**PROBLEM DETAILS:** Pull out the lines from the line containing "down the inside" through the line containing "CAMERA_NEAR, CAMERA_FAR = 0.01, 20", both lines included, and copy them exactly.

**SOURCE EXCERPT:**
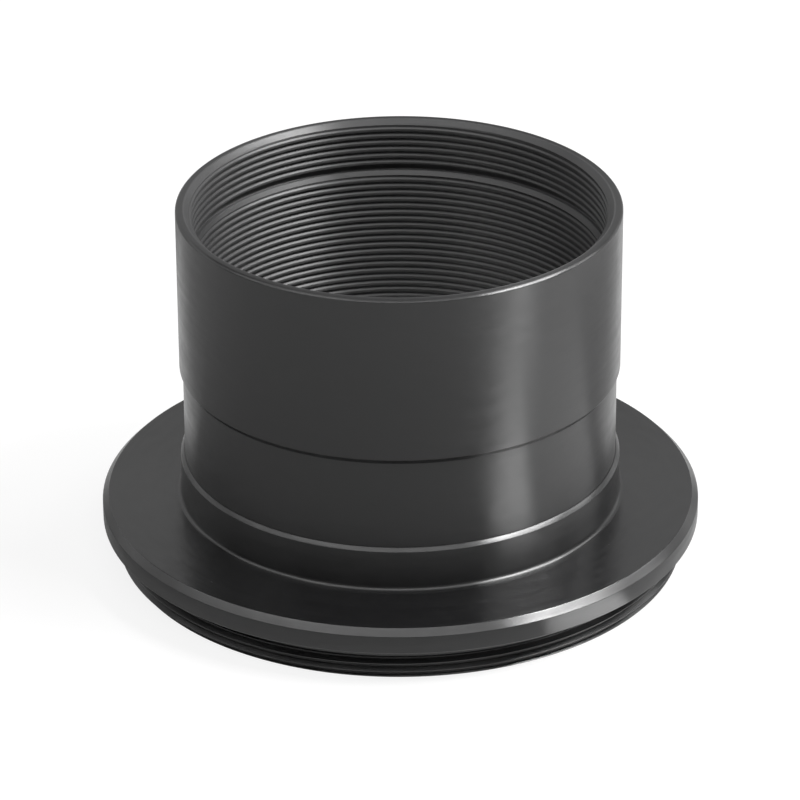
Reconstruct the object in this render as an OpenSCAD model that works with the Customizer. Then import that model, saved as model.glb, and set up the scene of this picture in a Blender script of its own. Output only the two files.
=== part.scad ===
// Focuser adapter: one piece turned from aluminium bar and anodised black.
// It stands on the end of its threaded spigot, with the push-fit barrel up.
// The origin is on the axis of turning, in the plane of the spigot's end.
// Threads are shown plain: a male thread by its crest diameter, a female one by its crests' bore.
// Every height is counted up from the spigot's end, and every radius out from the axis.

/* [Barrel] */
// Diameter of the push-fit barrel, the nominal two-inch size
barrel_d = 50.8; // [36:0.1:58]
// Length of the full-diameter barrel, from the locking groove up to the mouth
barrel_h = 19.6; // [8:0.1:60]
// Chamfer on the outer edge of the mouth
rim_chamfer = 0.25; // [0.05:0.05:0.6]

/* [Locking groove] */
// Width of the groove that a clamping ring closes on
groove_w = 11; // [4:0.1:30]
// Depth of the groove below the barrel's surface
groove_depth = 0.4; // [0.1:0.05:1.2]

/* [Collar] */
// Height of the collar between the flange and the locking groove
collar_h = 5.2; // [1.5:0.1:20]
// How far the collar stands out beyond the barrel, all round
collar_rise = 0.1; // [0.05:0.05:4]
// Chamfer on the collar's upper edge
collar_chamfer = 0.4; // [0.1:0.05:0.5]
// Fillet at the root of the collar, on the flange's top face
root_fillet = 0.5; // [0.1:0.05:1.2]

/* [Flange] */
// Thickness of the flange
flange_t = 3; // [1.2:0.1:12]
// How far the flange stands out beyond the spigot's thread, all round
flange_overhang = 1.75; // [0.5:0.05:12]
// Chamfer on the flange's upper edge
flange_top_chamfer = 0.75; // [0.1:0.05:0.9]
// Chamfer on the flange's lower edge
flange_low_chamfer = 0.2; // [0.05:0.05:0.25]

/* [Threaded spigot] */
// Crest diameter of the spigot's male thread
spigot_d = 66; // [62:0.1:110]
// Length of the spigot below the flange
spigot_h = 4; // [2.6:0.1:20]
// Chamfer at the start of the male thread
spigot_chamfer = 0.3; // [0.1:0.05:0.8]
// Width of the undercut between the male thread and the flange
undercut_w = 1.6; // [1:0.1:3]
// Depth of that undercut below the thread's crests
undercut_depth = 0.7; // [0.2:0.05:1.3]
// How far outside the thread's crests the flange's flat seat starts
seat_gap = 0.1; // [0.05:0.05:0.3]

/* [Mouth] */
// Wall of the barrel outside the mouth thread's crests
mouth_wall = 1.8; // [1.6:0.05:5]
// Depth of the mouth thread, from the mouth to its relief
thread_depth = 5.5; // [2:0.1:14]
// Lead-in chamfer of the mouth thread
lead_in = 0.8; // [0.1:0.05:1.2]
// Width of the relief below the mouth thread
relief_w = 0.9; // [0.4:0.05:3]
// Depth of the relief beyond the mouth thread's crests
relief_depth = 0.6; // [0.1:0.05:1]

/* [Bore] */
// How far the ledge below the relief stands in from the mouth thread's crests
ledge_w = 0.3; // [0.05:0.05:6]
// Chamfer on the ledge
ledge_chamfer = 0.5; // [0.1:0.05:0.85]
// Chamfer where the bore leaves the spigot's end
exit_chamfer = 0.8; // [0.1:0.05:3]

/* [Hidden] */

// Nose radius that the turning tool leaves in the inside corners of the grooves
nose_r = 0.15;

// Heights, each one standing on the one before
flange_z = spigot_h;
flange_top = flange_z + flange_t;
collar_top = flange_top + collar_h;
barrel_z = collar_top + groove_w;
mouth_z = barrel_z + barrel_h;
relief_z = mouth_z - thread_depth;
ledge_z = relief_z - relief_w;
undercut_z = flange_z - undercut_w;

// Radii of the outside
barrel_r = barrel_d / 2;
groove_r = barrel_r - groove_depth;
collar_r = barrel_r + collar_rise;
spigot_r = spigot_d / 2;
undercut_r = spigot_r - undercut_depth;
flange_r = spigot_r + flange_overhang;
// The undercut's upper corner is rounded out to the seat, as far as its width leaves room
seat_fillet = min(undercut_depth + seat_gap, undercut_w - nose_r);

// Radii of the inside
mouth_r = barrel_r - mouth_wall;
relief_r = mouth_r + relief_depth;
bore_r = mouth_r - ledge_w;

// Steps in a rounded corner of the section, and facets round the axis
arc_steps = 4;
round_steps = 120;

// A rounded corner: points on the arc from angle a to angle b about a centre
function corner(centre, r, a, b) =
    [for (i = [0 : arc_steps])
        let (t = a + (b - a) * i / arc_steps)
        centre + r * [cos(t), sin(t)]];

// The threaded spigot, from its end up to the undercut below the flange
function spigot_side() = concat(
    [
        [spigot_r - spigot_chamfer, 0],
        [spigot_r, spigot_chamfer],
        [spigot_r, undercut_z],
    ],
    corner([undercut_r + nose_r, undercut_z + nose_r], nose_r, 270, 180),
    corner([undercut_r + seat_fillet, flange_z - seat_fillet], seat_fillet, 180, 90)
);

// The flange's rim, from its underside round to its top face
function flange_side() = [
    [flange_r - flange_low_chamfer, flange_z],
    [flange_r, flange_z + flange_low_chamfer],
    [flange_r, flange_top - flange_top_chamfer],
    [flange_r - flange_top_chamfer, flange_top],
];

// The collar, from the fillet on the flange up to the floor of the locking groove
function collar_side() = concat(
    corner([collar_r + root_fillet, flange_top + root_fillet], root_fillet, 270, 180),
    [
        [collar_r, collar_top - collar_chamfer],
        [collar_r - collar_chamfer, collar_top],
        [groove_r, collar_top],
    ]
);

// The barrel, from the square upper shoulder of the groove to the rim
function barrel_side() = concat(
    corner([groove_r + nose_r, barrel_z - nose_r], nose_r, 180, 90),
    [
        [barrel_r, barrel_z],
        [barrel_r, mouth_z - rim_chamfer],
        [barrel_r - rim_chamfer, mouth_z],
    ]
);

// The mouth, down its lead-in and thread and round the relief to the ledge
function mouth_side() = concat(
    [
        [mouth_r + lead_in, mouth_z],
        [mouth_r, mouth_z - lead_in],
        [mouth_r, relief_z],
    ],
    corner([relief_r - nose_r, relief_z - nose_r], nose_r, 90, 0),
    corner([relief_r - nose_r, ledge_z + nose_r], nose_r, 0, -90)
);

// The bore, from the ledge down to the spigot's end
function bore_side() = [
    [bore_r + ledge_chamfer, ledge_z],
    [bore_r, ledge_z - ledge_chamfer],
    [bore_r, exit_chamfer],
    [bore_r + exit_chamfer, 0],
];

// Half of the section, up the outside and down the inside
section = concat(
    spigot_side(), flange_side(), collar_side(),
    barrel_side(), mouth_side(), bore_side()
);

module adapter_body() {
    color([0.09, 0.09, 0.095])
        rotate_extrude($fn = round_steps)
            polygon(section);
}

adapter_body();
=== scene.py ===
import math

import bmesh
import bpy
import numpy as np
from mathutils import Matrix, Vector


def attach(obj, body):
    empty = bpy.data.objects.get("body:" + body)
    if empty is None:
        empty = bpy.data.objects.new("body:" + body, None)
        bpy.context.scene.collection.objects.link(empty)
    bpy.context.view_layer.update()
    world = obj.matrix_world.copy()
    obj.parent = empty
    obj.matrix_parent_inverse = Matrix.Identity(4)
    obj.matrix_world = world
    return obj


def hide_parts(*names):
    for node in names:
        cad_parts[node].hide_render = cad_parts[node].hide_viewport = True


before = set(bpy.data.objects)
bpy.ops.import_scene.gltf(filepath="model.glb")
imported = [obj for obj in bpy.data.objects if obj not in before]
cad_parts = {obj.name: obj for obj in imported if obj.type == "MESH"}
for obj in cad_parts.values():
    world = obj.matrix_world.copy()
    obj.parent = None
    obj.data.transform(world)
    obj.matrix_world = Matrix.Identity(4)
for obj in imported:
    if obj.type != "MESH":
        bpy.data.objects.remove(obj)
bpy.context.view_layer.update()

MM = 0.001

# ---------------------------------------------------------------- camera
# Fitted to the outlines in the photograph: position and aim in millimetres.
CAMERA_AT = (0.0, -465.02, 254.70)
CAMERA_AIM = (0.0, 0.0, 17.885)
CAMERA_ROLL = -0.272
CAMERA_LENS, CAMERA_SENSOR = 202.84, 36
CAMERA_NEAR, CAMERA_FAR = 0.01, 20

camera = bpy.data.objects.new("camera", bpy.data.cameras.new("camera"))
bpy.context.scene.collection.objects.link(camera)
bpy.context.scene.camera = camera
camera.data.lens = CAMERA_LENS
camera.data.sensor_width = CAMERA_SENSOR
camera.data.clip_start, camera.data.clip_end = CAMERA_NEAR, CAMERA_FAR
camera.location = Vector(CAMERA_AT) * MM
aim = Vector(CAMERA_AIM) * MM - camera.location
roll = Matrix.Rotation(math.radians(CAMERA_ROLL), 3, "Z").to_quaternion()
camera.rotation_mode = "QUATERNION"
camera.rotation_quaternion = aim.to_track_quat("-Z", "Y") @ roll

# ---------------------------------------------------------------- the turned section
# Radii and heights in millimetres, as the CAD has them. Each _ROOT is the foot of a thread.
SPIGOT_R, SPIGOT_ROOT, SPIGOT_CHAMFER = 33.0, 32.39, 0.3
UNDERCUT_R, UNDERCUT_Z, SEAT_R, SEAT_Z = 32.3, 2.4, 33.1, 4.0
FLANGE_R, FLANGE_Z, FLANGE_LOW, FLANGE_CHAMFER = 34.75, 7.0, 0.2, 0.75
COLLAR_R, COLLAR_Z, COLLAR_CHAMFER, ROOT_FILLET = 25.5, 12.2, 0.4, 0.5
GROOVE_R, BARREL_R, BARREL_Z = 25.0, 25.4, 23.2
MOUTH_R, MOUTH_ROOT, MOUTH_Z, LEAD_IN = 23.6, 23.83, 42.8, 0.8
RELIEF_R, RELIEF_Z, LEDGE_Z = 24.2, 37.3, 36.4
BORE_R, BORE_ROOT, BORE_THREAD_END = 23.3, 23.54, 4.6
RIM_CHAMFER, LEDGE_CHAMFER, EXIT_CHAMFER, NOSE = 0.25, 0.5, 0.8, 0.15

# What the CAD leaves to this script, in millimetres
EDGE_BREAK, LEDGE_BREAK, RIM_BREAK = 0.045, 0.03, 0.09    # small rounds on sharp edges
SHOULDER_DROP, SHOULDER_RISE = 0.5, 0.1    # the barrel's lower shoulder leans in by this much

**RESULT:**
// Half of the section, up the outside and down the inside
section = concat(
    spigot_side(), flange_side(), collar_side(),
    barrel_side(), mouth_side(), bore_side()
);

module adapter_body() {
    color([0.09, 0.09, 0.095])
        rotate_extrude($fn = round_steps)
            polygon(section);
}

adapter_body();
=== scene.py ===
import math

import bmesh
import bpy
import numpy as np
from mathutils import Matrix, Vector


def attach(obj, body):
    empty = bpy.data.objects.get("body:" + body)
    if empty is None:
        empty = bpy.data.objects.new("body:" + body, None)
        bpy.context.scene.collection.objects.link(empty)
    bpy.context.view_layer.update()
    world = obj.matrix_world.copy()
    obj.parent = empty
    obj.matrix_parent_inverse = Matrix.Identity(4)
    obj.matrix_world = world
    return obj


def hide_parts(*names):
    for node in names:
        cad_parts[node].hide_render = cad_parts[node].hide_viewport = True


before = set(bpy.data.objects)
bpy.ops.import_scene.gltf(filepath="model.glb")
imported = [obj for obj in bpy.data.objects if obj not in before]
cad_parts = {obj.name: obj for obj in imported if obj.type == "MESH"}
for obj in cad_parts.values():
    world = obj.matrix_world.copy()
    obj.parent = None
    obj.data.transform(world)
    obj.matrix_world = Matrix.Identity(4)
for obj in imported:
    if obj.type != "MESH":
        bpy.data.objects.remove(obj)
bpy.context.view_layer.update()

MM = 0.001

# ---------------------------------------------------------------- camera
# Fitted to the outlines in the photograph: position and aim in millimetres.
CAMERA_AT = (0.0, -465.02, 254.70)
CAMERA_AIM = (0.0, 0.0, 17.885)
CAMERA_ROLL = -0.272
CAMERA_LENS, CAMERA_SENSOR = 202.84, 36
CAMERA_NEAR, CAMERA_FAR = 0.01, 20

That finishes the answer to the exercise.